The problem |
Take down each entry exactly as written.
##########
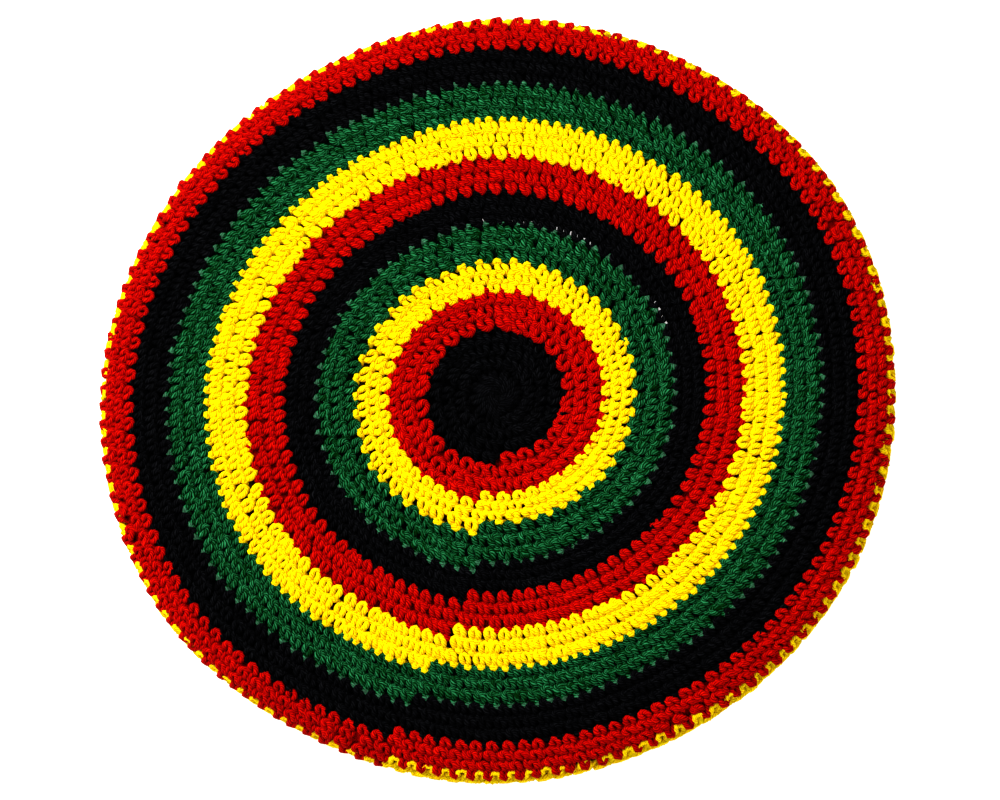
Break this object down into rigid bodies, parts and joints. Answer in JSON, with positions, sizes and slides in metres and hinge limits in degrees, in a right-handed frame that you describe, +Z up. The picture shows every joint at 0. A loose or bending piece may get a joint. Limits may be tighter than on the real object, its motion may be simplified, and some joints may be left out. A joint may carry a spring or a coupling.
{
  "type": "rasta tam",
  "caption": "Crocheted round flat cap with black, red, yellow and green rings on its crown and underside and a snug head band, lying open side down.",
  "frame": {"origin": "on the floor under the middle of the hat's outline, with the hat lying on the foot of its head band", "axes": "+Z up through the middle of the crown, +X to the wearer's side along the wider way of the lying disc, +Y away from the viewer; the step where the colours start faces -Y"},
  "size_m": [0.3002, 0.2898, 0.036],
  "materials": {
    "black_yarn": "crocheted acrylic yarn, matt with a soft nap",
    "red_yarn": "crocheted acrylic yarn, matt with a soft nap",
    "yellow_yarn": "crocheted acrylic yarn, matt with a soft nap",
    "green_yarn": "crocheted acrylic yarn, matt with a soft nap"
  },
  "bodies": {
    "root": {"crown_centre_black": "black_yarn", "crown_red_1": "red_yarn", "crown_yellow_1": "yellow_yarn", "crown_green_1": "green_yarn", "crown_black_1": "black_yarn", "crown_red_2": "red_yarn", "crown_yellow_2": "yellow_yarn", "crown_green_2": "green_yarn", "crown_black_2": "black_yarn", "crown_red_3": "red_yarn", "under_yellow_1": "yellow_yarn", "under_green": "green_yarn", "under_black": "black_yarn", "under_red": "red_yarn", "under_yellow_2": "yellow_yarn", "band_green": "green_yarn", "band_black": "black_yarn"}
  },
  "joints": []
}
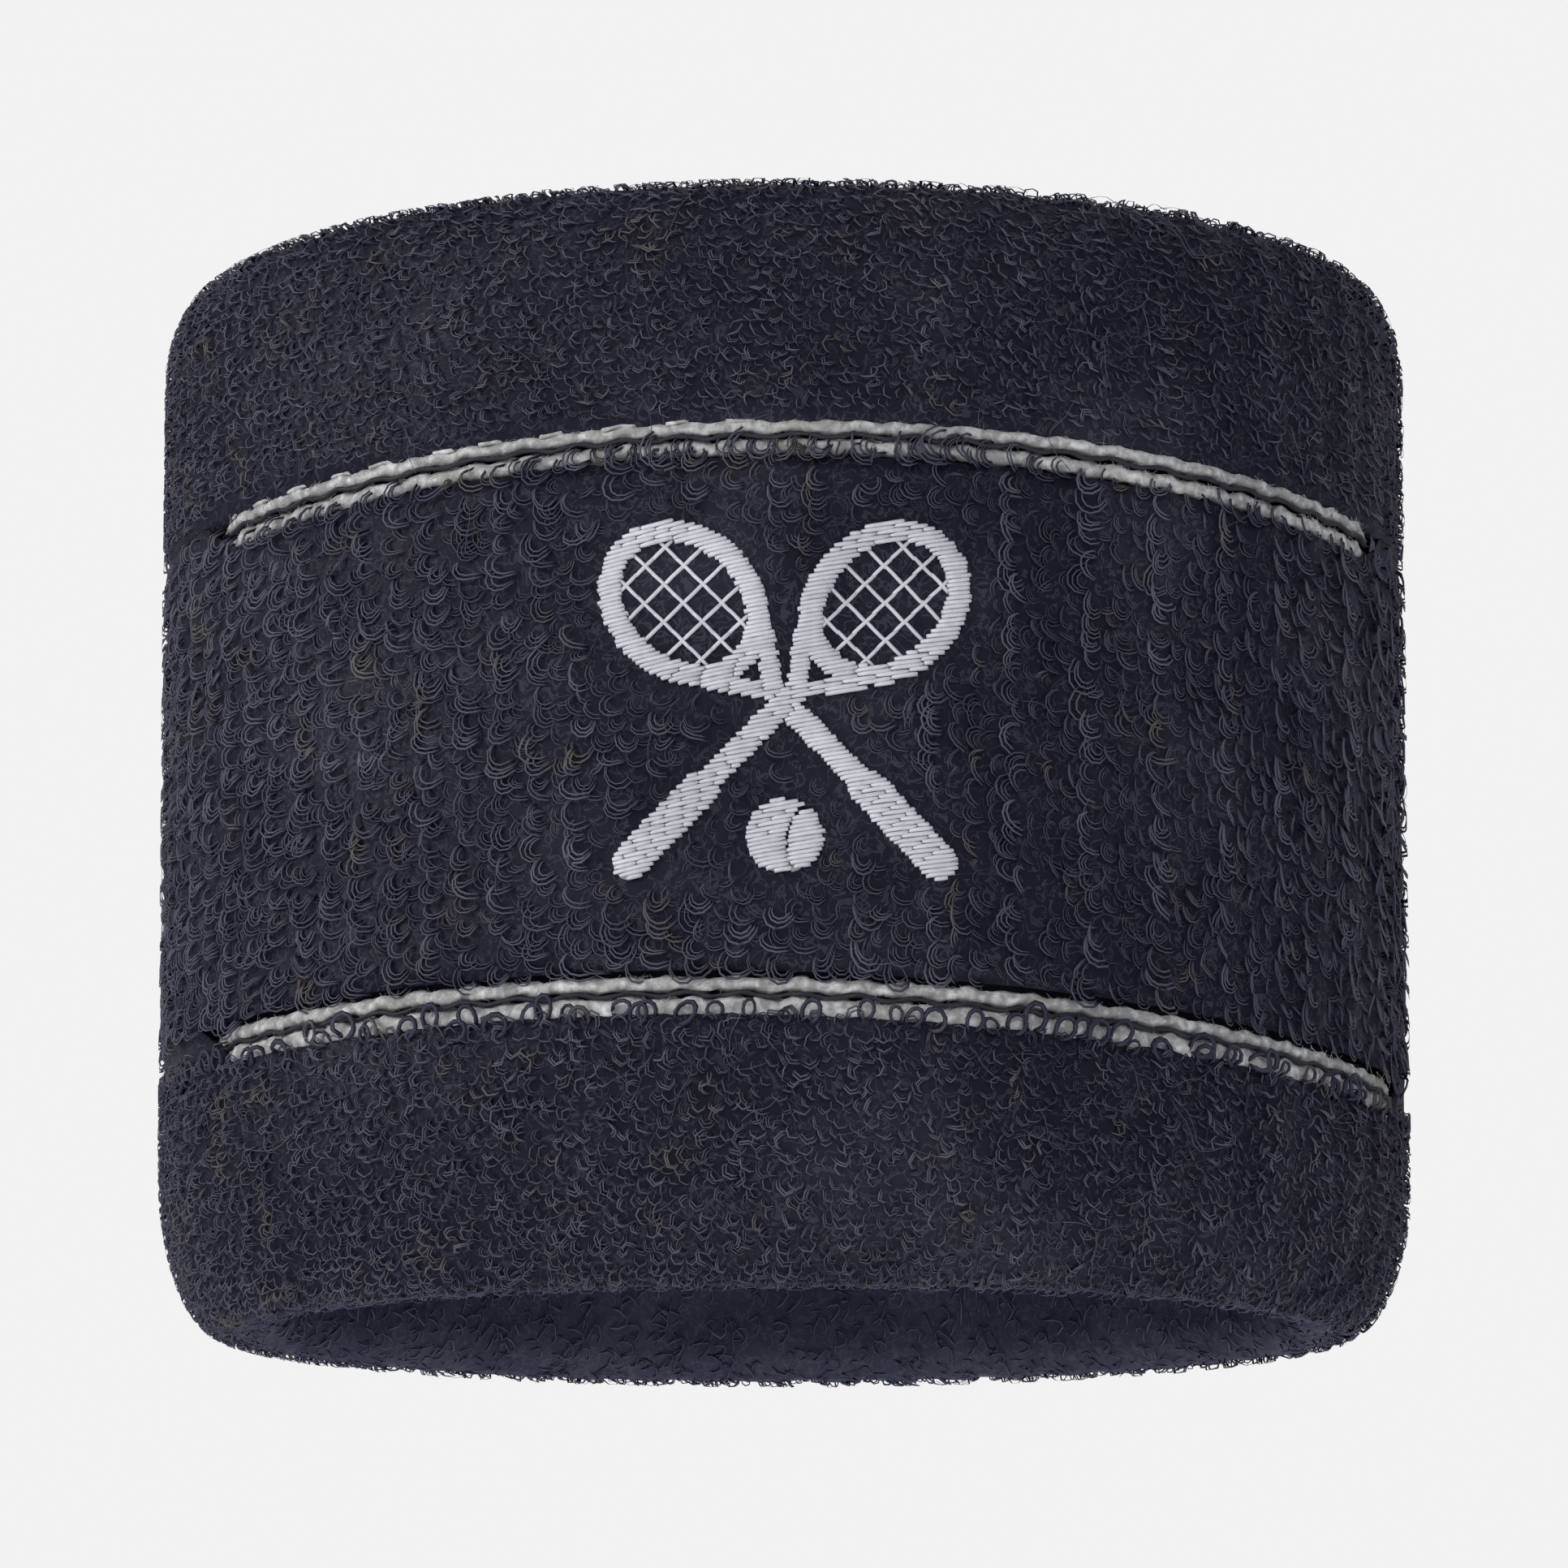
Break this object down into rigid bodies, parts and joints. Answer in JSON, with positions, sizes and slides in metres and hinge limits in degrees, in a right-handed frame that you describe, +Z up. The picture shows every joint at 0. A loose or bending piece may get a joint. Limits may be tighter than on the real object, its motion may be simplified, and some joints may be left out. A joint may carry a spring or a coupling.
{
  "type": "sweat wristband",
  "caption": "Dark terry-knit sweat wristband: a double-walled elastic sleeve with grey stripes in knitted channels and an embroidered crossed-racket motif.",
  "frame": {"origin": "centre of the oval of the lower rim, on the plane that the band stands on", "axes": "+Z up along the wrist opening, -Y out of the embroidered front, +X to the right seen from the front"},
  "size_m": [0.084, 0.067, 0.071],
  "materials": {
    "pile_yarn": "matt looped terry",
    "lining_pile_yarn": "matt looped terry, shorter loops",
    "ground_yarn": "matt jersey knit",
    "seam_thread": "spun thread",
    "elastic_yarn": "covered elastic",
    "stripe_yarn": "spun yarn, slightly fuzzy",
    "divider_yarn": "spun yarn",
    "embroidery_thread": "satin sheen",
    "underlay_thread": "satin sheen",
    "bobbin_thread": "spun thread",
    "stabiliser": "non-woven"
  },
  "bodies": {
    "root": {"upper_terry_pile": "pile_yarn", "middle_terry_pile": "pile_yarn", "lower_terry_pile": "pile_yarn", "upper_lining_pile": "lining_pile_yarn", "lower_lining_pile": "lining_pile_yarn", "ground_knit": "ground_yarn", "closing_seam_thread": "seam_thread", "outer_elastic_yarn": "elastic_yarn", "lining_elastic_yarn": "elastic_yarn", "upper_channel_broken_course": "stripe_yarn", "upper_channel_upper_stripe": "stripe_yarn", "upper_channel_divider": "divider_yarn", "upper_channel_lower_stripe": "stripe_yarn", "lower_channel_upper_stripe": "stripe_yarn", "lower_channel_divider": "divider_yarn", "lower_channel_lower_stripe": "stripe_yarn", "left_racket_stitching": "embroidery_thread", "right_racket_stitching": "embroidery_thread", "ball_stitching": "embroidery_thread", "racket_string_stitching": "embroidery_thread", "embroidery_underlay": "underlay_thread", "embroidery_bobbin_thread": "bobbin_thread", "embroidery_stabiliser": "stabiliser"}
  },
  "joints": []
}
##########
Answer to the exercise |
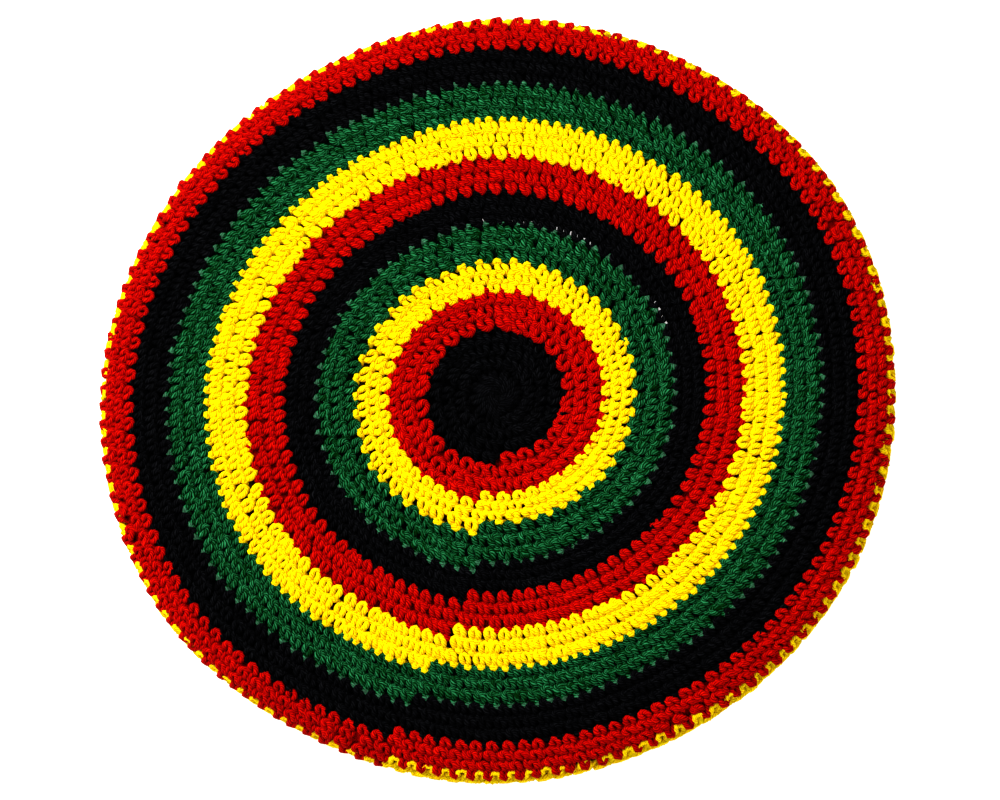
Break this object down into rigid bodies, parts and joints. Answer in JSON, with positions, sizes and slides in metres and hinge limits in degrees, in a right-handed frame that you describe, +Z up. The picture shows every joint at 0. A loose or bending piece may get a joint. Limits may be tighter than on the real object, its motion may be simplified, and some joints may be left out. A joint may carry a spring or a coupling.
{
  "type": "rasta tam",
  "caption": "Crocheted round flat cap with black, red, yellow and green rings on its crown and underside and a snug head band, lying open side down.",
  "frame": {"origin": "on the floor under the middle of the hat's outline, with the hat lying on the foot of its head band", "axes": "+Z up through the middle of the crown, +X to the wearer's side along the wider way of the lying disc, +Y away from the viewer; the step where the colours start faces -Y"},
  "size_m": [0.3002, 0.2898, 0.036],
  "materials": {
    "black_yarn": "crocheted acrylic yarn, matt with a soft nap",
    "red_yarn": "crocheted acrylic yarn, matt with a soft nap",
    "yellow_yarn": "crocheted acrylic yarn, matt with a soft nap",
    "green_yarn": "crocheted acrylic yarn, matt with a soft nap"
  },
  "bodies": {
    "root": {"crown_centre_black": "black_yarn", "crown_red_1": "red_yarn", "crown_yellow_1": "yellow_yarn", "crown_green_1": "green_yarn", "crown_black_1": "black_yarn", "crown_red_2": "red_yarn", "crown_yellow_2": "yellow_yarn", "crown_green_2": "green_yarn", "crown_black_2": "black_yarn", "crown_red_3": "red_yarn", "under_yellow_1": "yellow_yarn", "under_green": "green_yarn", "under_black": "black_yarn", "under_red": "red_yarn", "under_yellow_2": "yellow_yarn", "band_green": "green_yarn", "band_black": "black_yarn"}
  },
  "joints": []
}
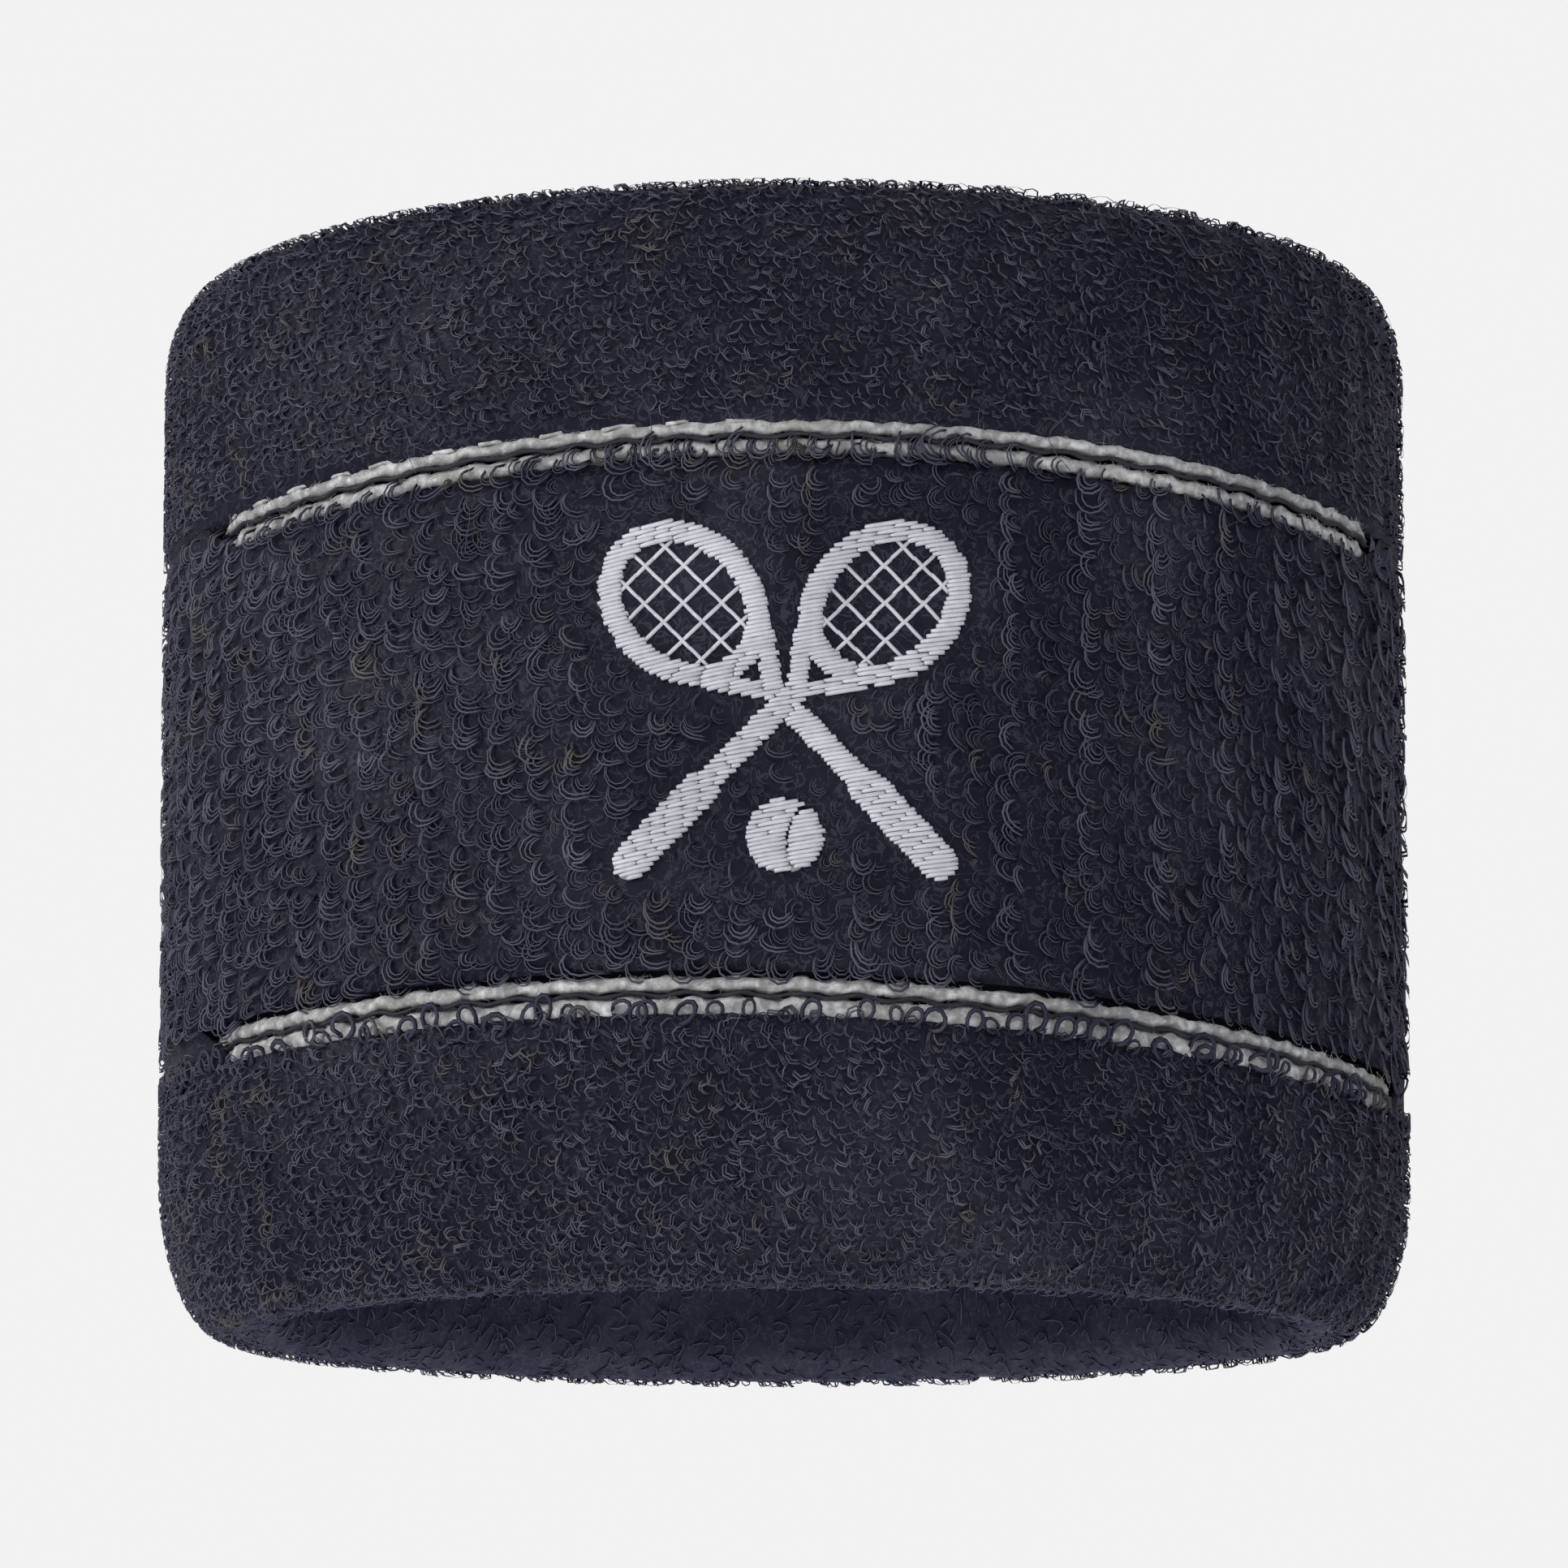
Break this object down into rigid bodies, parts and joints. Answer in JSON, with positions, sizes and slides in metres and hinge limits in degrees, in a right-handed frame that you describe, +Z up. The picture shows every joint at 0. A loose or bending piece may get a joint. Limits may be tighter than on the real object, its motion may be simplified, and some joints may be left out. A joint may carry a spring or a coupling.
{
  "type": "sweat wristband",
  "caption": "Dark terry-knit sweat wristband: a double-walled elastic sleeve with grey stripes in knitted channels and an embroidered crossed-racket motif.",
  "frame": {"origin": "centre of the oval of the lower rim, on the plane that the band stands on", "axes": "+Z up along the wrist opening, -Y out of the embroidered front, +X to the right seen from the front"},
  "size_m": [0.084, 0.067, 0.071],
  "materials": {
    "pile_yarn": "matt looped terry",
    "lining_pile_yarn": "matt looped terry, shorter loops",
    "ground_yarn": "matt jersey knit",
    "seam_thread": "spun thread",
    "elastic_yarn": "covered elastic",
    "stripe_yarn": "spun yarn, slightly fuzzy",
    "divider_yarn": "spun yarn",
    "embroidery_thread": "satin sheen",
    "underlay_thread": "satin sheen",
    "bobbin_thread": "spun thread",
    "stabiliser": "non-woven"
  },
  "bodies": {
    "root": {"upper_terry_pile": "pile_yarn", "middle_terry_pile": "pile_yarn", "lower_terry_pile": "pile_yarn", "upper_lining_pile": "lining_pile_yarn", "lower_lining_pile": "lining_pile_yarn", "ground_knit": "ground_yarn", "closing_seam_thread": "seam_thread", "outer_elastic_yarn": "elastic_yarn", "lining_elastic_yarn": "elastic_yarn", "upper_channel_broken_course": "stripe_yarn", "upper_channel_upper_stripe": "stripe_yarn", "upper_channel_divider": "divider_yarn", "upper_channel_lower_stripe": "stripe_yarn", "lower_channel_upper_stripe": "stripe_yarn", "lower_channel_divider": "divider_yarn", "lower_channel_lower_stripe": "stripe_yarn", "left_racket_stitching": "embroidery_thread", "right_racket_stitching": "embroidery_thread", "ball_stitching": "embroidery_thread", "racket_string_stitching": "embroidery_thread", "embroidery_underlay": "underlay_thread", "embroidery_bobbin_thread": "bobbin_thread", "embroidery_stabiliser": "stabiliser"}
  },
  "joints": []
}